Para las futuras elecciones del Ejecutivo en Chihuahua –este es el otro ejemplo– hay circunstancias altamente preocupantes. Todos los pretendientes recurren al fraude a la ley de manera pertinaz. El que viola la ley hoy, la violará mañana. Los que pueden se hacen adular hasta la náusea. Aquí es pertinente no perder de vista una inserción pagada en la prensa tradicional a favor de la panista María Eugenia Campos Galván por parte de la cúpula empresarial que ya gritó su credo fariseo por la democracia, que se limita a las apariencias porque, muévase lo que se mueva, la democracia para ese grupo es un juego para quedar siempre arriba, en el poder. 

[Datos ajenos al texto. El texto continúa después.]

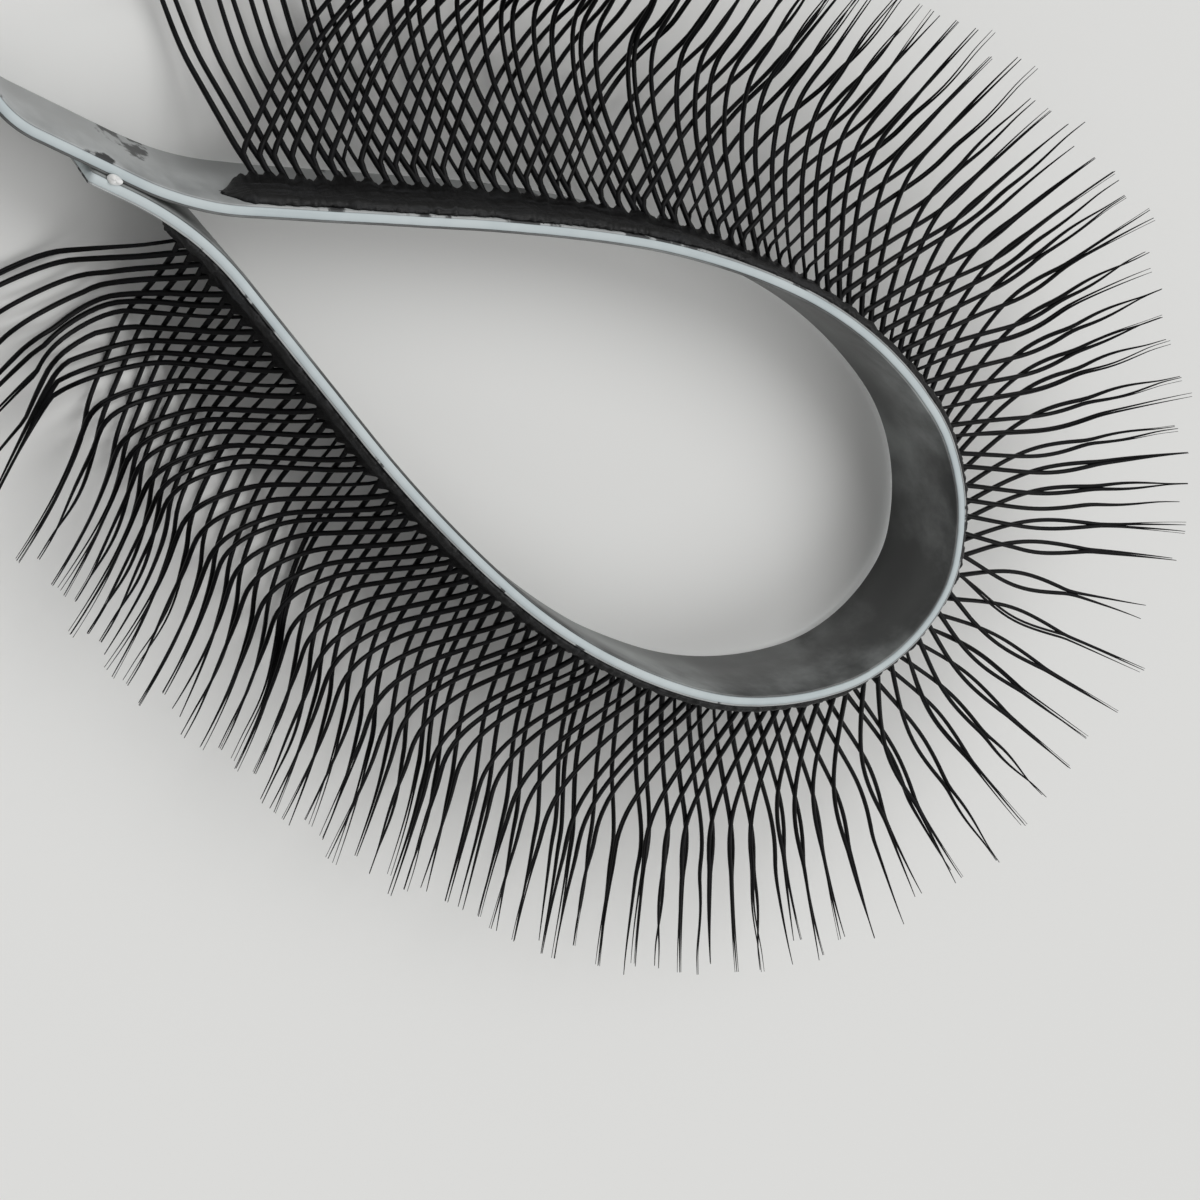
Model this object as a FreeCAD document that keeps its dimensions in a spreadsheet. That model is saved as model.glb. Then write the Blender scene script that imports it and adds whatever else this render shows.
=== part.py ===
import FreeCAD, Part
import math
import os

import Sketcher

# A strip of woven false eyelashes on a self-adhesive backing tape. The tape stands on edge and is bent
# into a teardrop loop, its two bare tails stuck together at the narrow end. The lashes hang from a root
# band on the outside of the tape, curl under it and outwards, and carry the loop on their bellies.
# Lengths are millimetres and angles degrees. +X runs from the tails to the round end, +Z is up.

SIZES = {
    # the tape's route, seen from above
    "loop_length": 76.4,
    "tab_flat": 3.2,
    "tab_curl": 1.7,
    "tab_curl_turn": 34.0,
    "lower_tail": 1.3,
    "bond_gap": 0.02,
    # the layers of the tape
    "tape_width": 4.0,
    "core_thickness": 0.26,
    "adhesive_thickness": 0.08,
    "film_thickness": 0.06,
    # the band that holds the lash roots
    "band_setback": 0.25,
    "root_drop": 1.6,
    "band_margin": 0.8,
    "bare_upper": 4.9,
    "bare_lower": 3.1,
    # the lashes
    "root_pitch": 0.53,
    "root_angle": 50.0,
    "hang_length": 3.5,
    "curl_length": 3.9,
    "curl_radius": 2.33,
    "flare_length": 5.7,
    "flare_radius": 11.7,
    "lean_angle": 24.5,
    "lean_spread": 0.9,
    "stem_diameter": 0.14,
    "tip_diameter": 0.04,
    "weave_clearance": 0.02,
    "layer_settle": 1.2,
    "bend_window": 6.0,
    # the bead of adhesive squeezed out where the tails meet
    "bead_length": 0.7,
    "bead_width": 0.42,
    "bead_height": 0.22,
}

# Each arc of the loop from the upper tail round to the lower one: the share of the loop's length that it
# takes, and its turn, anticlockwise counted positive. A straight run follows the opening bend and another
# leads to the closing bend. Their lengths are worked out so that the tails meet.
OPENING_BEND_SHARES = (0.0455, 21.1)
ARC_SHARES = (
    (0.0686, -4.0),
    (0.0933, -14.0),
    (0.0983, -25.4),
    (0.0836, -46.7),
    (0.0194, -24.6),
    (0.0675, -51.5),
    (0.0823, -30.8),
    (0.1106, -20.2),
    (0.0997, -8.4),
)
CLOSING_BEND_SHARE = 0.0573
HALF_TURN = 180.0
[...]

Esa publicación que comento, precedida por un destape empresarial apresurado que abarcó a todos los posibles de todos los partidos, ahora se decantó claramente por algo que me parece de visualización imperdible.

Me explico: todas las corporaciones o estamentos empresariales elaboraron su credo neoliberal y nos recitaron, una a una, la responsabilidad financiera como regla sin más acotación, primeros lugares aparentes en transparencia, plataformas de seguridad pública con saldos negativos, incentivos económicos que no han llegado, obras públicas que benefician a los grandes urbanizadores y el clientelismo de las becas y los alimentos con los que se labran adherentes. 

Con ese catecismo, la cúpula empresarial de Chihuahua dijo: “¡Enhorabuena por Maru Campos!”. Y como si sobrarán las corporaciones en una cúpula como esta, 32 firmas personales calzaron el documento, y de manera conteste nos dijeron por donde van, qué quieren en 2021: más PAN para Chihuahua, ahora encabezado por una alcaldesa sobre la que pesa una posible y grave acusación de su colega de partido Javier Corral Jurado. 

Dentro de esas firmas, y sólo a manera de ejemplo, están Victor Almeida García y el impresentable Eugenio Baeza Fares; los constructores predilectos del municipio, Luis Lara Armendáriz; la familia Terrazas, de larga data, y al final, sin ser el último, Eloy Vallina Lagüera. La decencia de todos ellos obligó a poner un asterisco en el propio desplegado: los nombres están en orden alfabético. No se vayan a equivocar, debieron añadir.

Esa es la política que hoy se nos ofrece. La del abismo.